Fannie Mae and Freddie Mac dominate the mortgage market, thanks to the advantages both have enjoyed as government-sponsored enterprises, academics said during a House Committee on Financial Services hearing on Wednesday. But, they added, history shows a private market is fully capable of running the show.

While the outsize role that both GSEs play has led some to suggest that housing market cannot function without them, the anomaly is that no other developed country in the world has a government-sponsored enterprise similar to Fannie Mae or Freddie Mac, they said.

“Along with incorrectly saying that GSEs made U.S. housing finance ‘the envy of the world,’ it was often additionally claimed (without supporting data) that the U.S. had the highest home ownership rate in the world,” said Alex Pollock resident fellow for American Enterprise Institute

He added, “This seemed plausible to Americans, but was wrong.”

The majority of academics pointed out that while there is no ideal housing finance system, most developed countries have proven that private capital can fund the vast majority of demand for housing finance, as it did in this nation before the credit crisis. The comments should come as no surprise. Chair Jeb Hensarling (R-TX) is a noted conservative known for pushing limits on government involvement in the nation’s financial actives.

The enterprises did not invent government-supported mortgage-backed securities. That honor goes to Ginnie Mae, an agency within the Department of Housing and Urban Development, they said. And they should not command control of the market.

Additionally, all the innovations in asset-backed securitization — including prime jumbo MBS and commercial mortgage MBS — were fully developed in the private sector, said Dwight Jaffee, professor of banking, finance and real estate of Haas School of Business at the University of California, Berkley.

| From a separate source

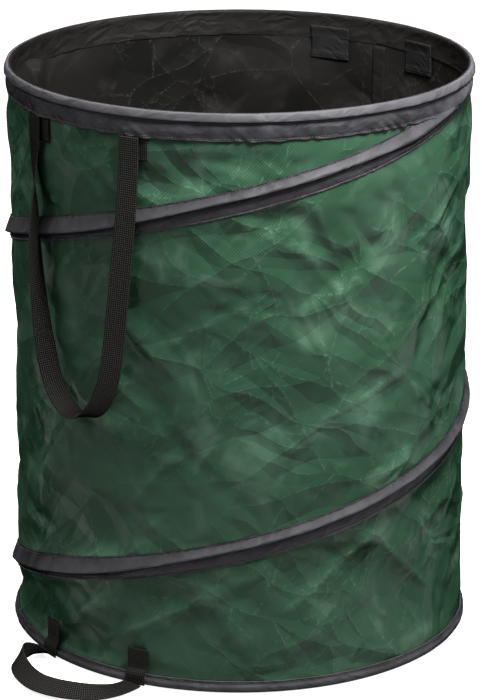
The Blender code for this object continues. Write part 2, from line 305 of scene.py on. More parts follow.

“The conclusion is clear: the private markets are fully capable of efficiently carrying out all of the GSE mortgage investment and securitization activities,” Jaffee said.

Many of the panelists pointed to Canada and Denmark as the ideal housing models America should replicate to produce a sustainable mortgage market.

For instance, the Canadian mortgage market is dominated by the top five commercial banks that have a 75% market share. As a result, the market is well developed with a mortgage debt-to-GDP ratio of 65%, explained Michael Lea, director of the Corky McMillin Center for Real Estate at San Diego State University

The Danish mortgage market takes an approach to interest rate risk in its funding that is explicitly governed by what is called the ‘matching principle,’ meaning that the interest rate and prepayment characteristics of the mortgage loans being funded are passed on entirely to the investor in mortgage covered bonds.

Overall, it would seem that the U.S. can live in a world without explicit government guarantees if private capital and investors took over.

“A high rate of homeownership and a stable mortgage market meeting the needs of consumers and lenders can be achieved without the degree of government intervention that exists in the U.S. today,” Lea said.

He concluded, “In that respect the U.S. clearly can learn much from international housing finance systems.”